In 1985 Huntley and his daughter Amanda set up the Huntley Film Archives. Researchers would arrive at a Victorian house in Newington Green in north London and find behind the front door a vast glass structure, a former lace factory, exactly like a silent film studio. John Huntley set up a remarkable museum here, and beneath it were the vaults of film, the results of decades of collecting. The operation has now moved to Soho.

The last time I saw Huntley was on his 80th birthday, when his family hired a steam train and provided a celebratory meal on the Watercress Line. At the front of the locomotive, expertly made, was a sign; "JOHN HUNTLEY SPECIAL".

Graham Murray, who worked for Granada TV, knew him for 30 years.

When we were doing Schools History we were dependent on archive film but could never get a foot of film out of the BFI. They were not prepared to co-operate and the archive charges made it impossible anyway. Only John, God bless him, pulled the strings which enabled it to happen.
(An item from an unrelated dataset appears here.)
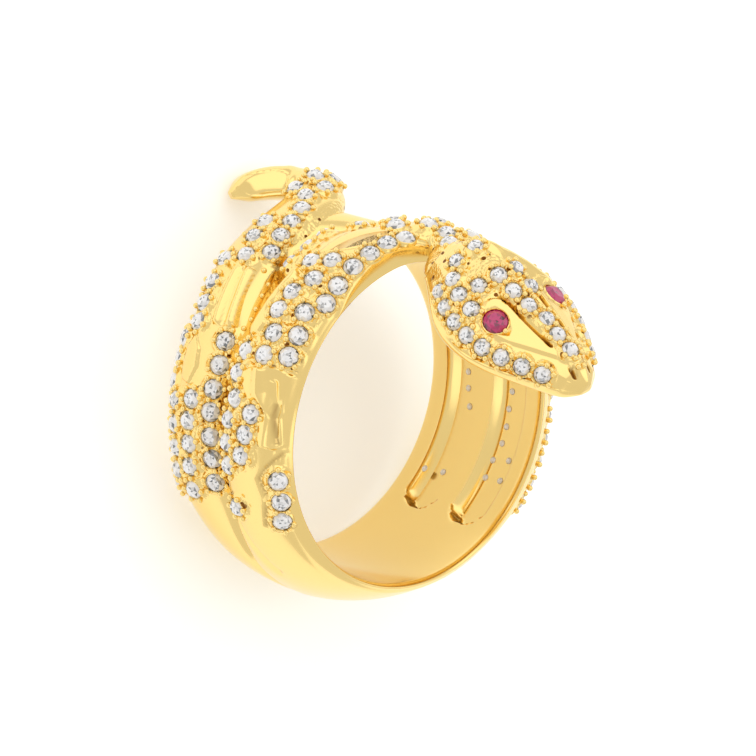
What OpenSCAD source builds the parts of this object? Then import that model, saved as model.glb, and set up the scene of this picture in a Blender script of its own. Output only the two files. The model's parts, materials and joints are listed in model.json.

He did many shows at Fairfield Hall, Croydon, and over a 30-year period built up a tremendous following. At the last one, in March, he knew he only had a few months to live. There was a tremendous atmosphere, it was packed to the doors. People were offering bribes to get in. He showed the highlights of the last 30 years. It was a wonderful send-off. The warmth, you could measure it. It was like a music hall star's farewell performance, bringing all the fans out.